もう少しオートノマスライフについて調べてみないといけない。アプリづくりの道は険しい。
一日を終えての感想
pepperがおじぎをすると、みんなおじぎを返してくれる
洋の東西を問わず、結構な確率で返してくれる。
あとは握手を求めてくれる方もいらしたので、アルデバラン社はすみやかにpepperの手の内側にもセンサーを設けて欲しい。
人間よりも、pepperに笑いかける方が緊張しないのかもしれない
初対面の人間に突然「ねえ、笑って?」と言われても、「こういう時、どういう顔したらいいかわからないの…」と、緊張した笑顔になってしまう場合が多いと思うが
初対面のpepperには、ステキな笑顔を見せてくださる方が多かったように思われる。

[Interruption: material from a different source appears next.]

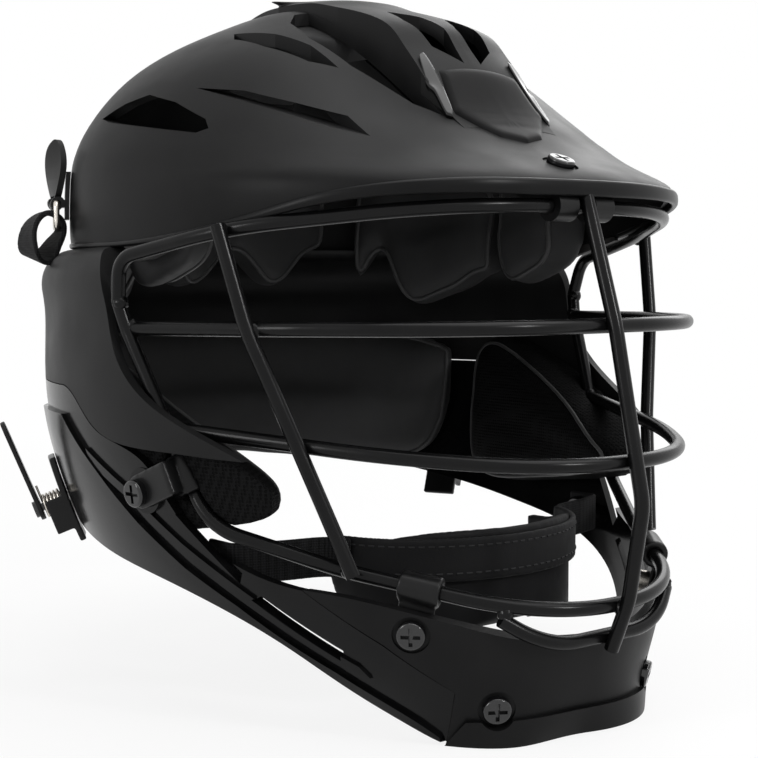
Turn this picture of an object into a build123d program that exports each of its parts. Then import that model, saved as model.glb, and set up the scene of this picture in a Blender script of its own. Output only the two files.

pepperに対峙した際の初動として、子供はタブレット一直線になるとアルデバラン・アトリエのスタッフさんが仰っていたが
私が見る限りでは、大人はだいたい頭をなでてくれる方が多い。
どうやら、多くの大人はpepperに対して子供を相手にした際のような対応をしてくれるようだ。
たまには外のお仕事もいいものだ
普段、外出することなく室内でプログラミングをしているのが主な業務なので
沢山人がやってくる場所でうまくお話できるか不安だったけれど、
ユーザーが自分の作ったプログラムで楽しんでくれている姿を見て、嬉しかったり改善点が見つかったりするのはいい経験になった。
pepperにしかできないこととは
Pepper App Challenge & Pepper Innovation Challenge決勝を観覧して以来
「pepperである必要性」という事について考えていた。
自分の中でまだ明確な答えは出ていないが、たくさんの人がpepperと触れ合っている姿を見て思ったのは
pepperの一番いいところというのは「スペックに対してデフォルトのキャラクターがゆるい」ところなのではないかと思う。
もちろん使用者のさじ加減でお硬い感じにもできるけど、最初にフワッとしたキャラで世の中に現れた「ゆるさ」
工業製品として人の生活を豊かにするべく生まれてきたロボットだけど、お洗濯も、お皿洗いもできないし、自動的に壁をよけながら床をお掃除してくれる事もない。
様々なセンサーを内蔵していながら、その性能がコミュニケーションに特化しているというのはおもしろい。
ドラえもんがただ便利な道具を出してくれるだけなら、のび太くんとの間に友情は生まれなかったと思うので、この調子でがんばってほしい。
pepperは握力200gくらいらしいので物理的にものは動かせないけど、人の心は動かしてくれる。
みたいなちょっといいこと書いて締めの言葉にかえさせていただく。